■ **SHORT TASK**:
Repeat the listing in full. Nothing may be added or left out.

■ **INFORMATION SHOWN**:

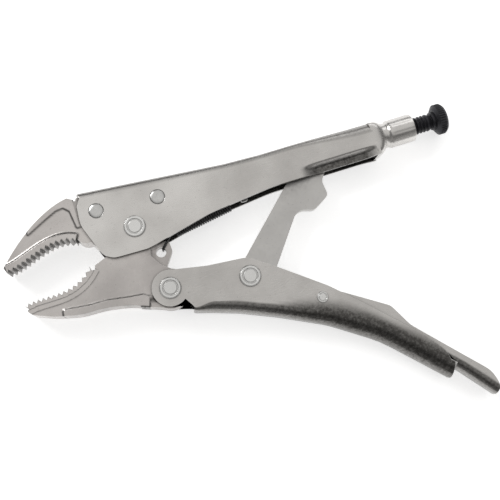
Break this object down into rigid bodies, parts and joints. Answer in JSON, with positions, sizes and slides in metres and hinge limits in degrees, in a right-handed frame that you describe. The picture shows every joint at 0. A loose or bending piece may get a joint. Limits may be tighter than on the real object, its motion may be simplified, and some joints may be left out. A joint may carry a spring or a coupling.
{
  "type": "locking pliers",
  "caption": "Curved-jaw locking pliers with wire-cutter throat, toggle link, release lever and knurled adjusting screw, shown open.",
  "frame": {"origin": "axis of the jaw pivot, on the flat of its far rivet head, which is the face the tool lies on", "axes": "+Z along the pivots and up out of the surface the tool lies on, +X along the adjusting screw towards its knob with the jaws at -X, +Y towards the back of the upper handle"},
  "size_m": [0.2517, 0.1678, 0.019],
  "materials": {
    "plated_sheet": "satin nickel plate",
    "forged_jaw": "satin plate over a forging",
    "blanked_link": "satin plate over blanked steel",
    "rivet_steel": "turned and plated",
    "plated_turned": "turned",
    "black_oxide": "black oxide",
    "black_spring": "oiled black spring wire"
  },
  "bodies": {
    "root": {"upper_handle": "plated_sheet", "screw_bush": "plated_turned", "upper_jaw": "forged_jaw", "front_jaw_rivet": "rivet_steel", "rear_jaw_rivet": "rivet_steel", "jaw_pivot_rivet": "rivet_steel", "spring_anchor": "plated_turned", "return_spring": "black_spring"},
    "lower_jaw": {"lower_jaw": "forged_jaw"},
    "lower_handle": {"lower_handle": "plated_sheet", "handle_pivot_rivet": "rivet_steel", "link_pivot_rivet": "rivet_steel", "release_lever_rivet": "rivet_steel", "link_spacers": "plated_turned"},
    "toggle_link": {"toggle_link": "blanked_link"},
    "release_lever": {"release_lever": "plated_sheet"},
    "screw": {"adjusting_screw": "black_oxide"},
    "knob": {"adjusting_knob": "black_oxide"}
  },
  "joints": [
    {"name": "jaw_close", "type": "hinge", "parent": "root", "child": "lower_jaw", "pos_m": [0, 0, 0.0095], "axis": [0, 0, -1], "range_deg": [0, 15.2], "stiffness_Nm_per_rad": 0.3, "springref_deg": -17.19, "deforming": ["return_spring"]},
    {"name": "handle_close", "type": "hinge", "parent": "lower_jaw", "child": "lower_handle", "pos_m": [0.0079, -0.0365, 0.0095], "axis": [0, 0, 1], "range_deg": [0, 43.62]},
    {"name": "link_fold", "type": "hinge", "parent": "lower_handle", "child": "toggle_link", "pos_m": [0.0493, -0.0432, 0.0095], "axis": [0, 0, -1], "range_deg": [0, 43.9]},
    {"name": "lever_press", "type": "hinge", "parent": "lower_handle", "child": "release_lever", "pos_m": [0.0819, -0.0653, 0.0095], "axis": [0, 0, 1], "range_deg": [0, 12]},
    {"name": "screw_travel", "type": "slide", "parent": "root", "child": "screw", "axis": [1, 0, 0], "range_m": [0, 0.012]},
    {"name": "knob_turn", "type": "hinge", "parent": "screw", "child": "knob", "pos_m": [0.175, 0.0095, 0.0095], "axis": [1, 0, 0], "range_deg": [0, 2160]}
  ],
  "couplings": [
    {"joint": "handle_close", "follows": "jaw_close", "ratio": 2.8695},
    {"joint": "link_fold", "follows": "jaw_close", "ratio": 2.8879},
    {"joint": "knob_turn", "follows": "screw_travel", "rad_per_m": 3141.6}
  ]
}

■ **CORRECT RESULT**:
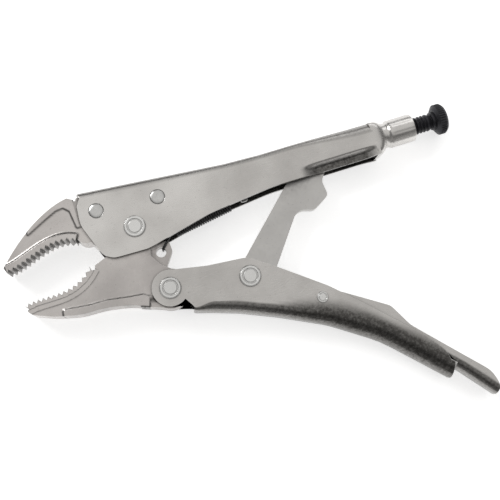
Break this object down into rigid bodies, parts and joints. Answer in JSON, with positions, sizes and slides in metres and hinge limits in degrees, in a right-handed frame that you describe. The picture shows every joint at 0. A loose or bending piece may get a joint. Limits may be tighter than on the real object, its motion may be simplified, and some joints may be left out. A joint may carry a spring or a coupling.
{
  "type": "locking pliers",
  "caption": "Curved-jaw locking pliers with wire-cutter throat, toggle link, release lever and knurled adjusting screw, shown open.",
  "frame": {"origin": "axis of the jaw pivot, on the flat of its far rivet head, which is the face the tool lies on", "axes": "+Z along the pivots and up out of the surface the tool lies on, +X along the adjusting screw towards its knob with the jaws at -X, +Y towards the back of the upper handle"},
  "size_m": [0.2517, 0.1678, 0.019],
  "materials": {
    "plated_sheet": "satin nickel plate",
    "forged_jaw": "satin plate over a forging",
    "blanked_link": "satin plate over blanked steel",
    "rivet_steel": "turned and plated",
    "plated_turned": "turned",
    "black_oxide": "black oxide",
    "black_spring": "oiled black spring wire"
  },
  "bodies": {
    "root": {"upper_handle": "plated_sheet", "screw_bush": "plated_turned", "upper_jaw": "forged_jaw", "front_jaw_rivet": "rivet_steel", "rear_jaw_rivet": "rivet_steel", "jaw_pivot_rivet": "rivet_steel", "spring_anchor": "plated_turned", "return_spring": "black_spring"},
    "lower_jaw": {"lower_jaw": "forged_jaw"},
    "lower_handle": {"lower_handle": "plated_sheet", "handle_pivot_rivet": "rivet_steel", "link_pivot_rivet": "rivet_steel", "release_lever_rivet": "rivet_steel", "link_spacers": "plated_turned"},
    "toggle_link": {"toggle_link": "blanked_link"},
    "release_lever": {"release_lever": "plated_sheet"},
    "screw": {"adjusting_screw": "black_oxide"},
    "knob": {"adjusting_knob": "black_oxide"}
  },
  "joints": [
    {"name": "jaw_close", "type": "hinge", "parent": "root", "child": "lower_jaw", "pos_m": [0, 0, 0.0095], "axis": [0, 0, -1], "range_deg": [0, 15.2], "stiffness_Nm_per_rad": 0.3, "springref_deg": -17.19, "deforming": ["return_spring"]},
    {"name": "handle_close", "type": "hinge", "parent": "lower_jaw", "child": "lower_handle", "pos_m": [0.0079, -0.0365, 0.0095], "axis": [0, 0, 1], "range_deg": [0, 43.62]},
    {"name": "link_fold", "type": "hinge", "parent": "lower_handle", "child": "toggle_link", "pos_m": [0.0493, -0.0432, 0.0095], "axis": [0, 0, -1], "range_deg": [0, 43.9]},
    {"name": "lever_press", "type": "hinge", "parent": "lower_handle", "child": "release_lever", "pos_m": [0.0819, -0.0653, 0.0095], "axis": [0, 0, 1], "range_deg": [0, 12]},
    {"name": "screw_travel", "type": "slide", "parent": "root", "child": "screw", "axis": [1, 0, 0], "range_m": [0, 0.012]},
    {"name": "knob_turn", "type": "hinge", "parent": "screw", "child": "knob", "pos_m": [0.175, 0.0095, 0.0095], "axis": [1, 0, 0], "range_deg": [0, 2160]}
  ],
  "couplings": [
    {"joint": "handle_close", "follows": "jaw_close", "ratio": 2.8695},
    {"joint": "link_fold", "follows": "jaw_close", "ratio": 2.8879},
    {"joint": "knob_turn", "follows": "screw_travel", "rad_per_m": 3141.6}
  ]
}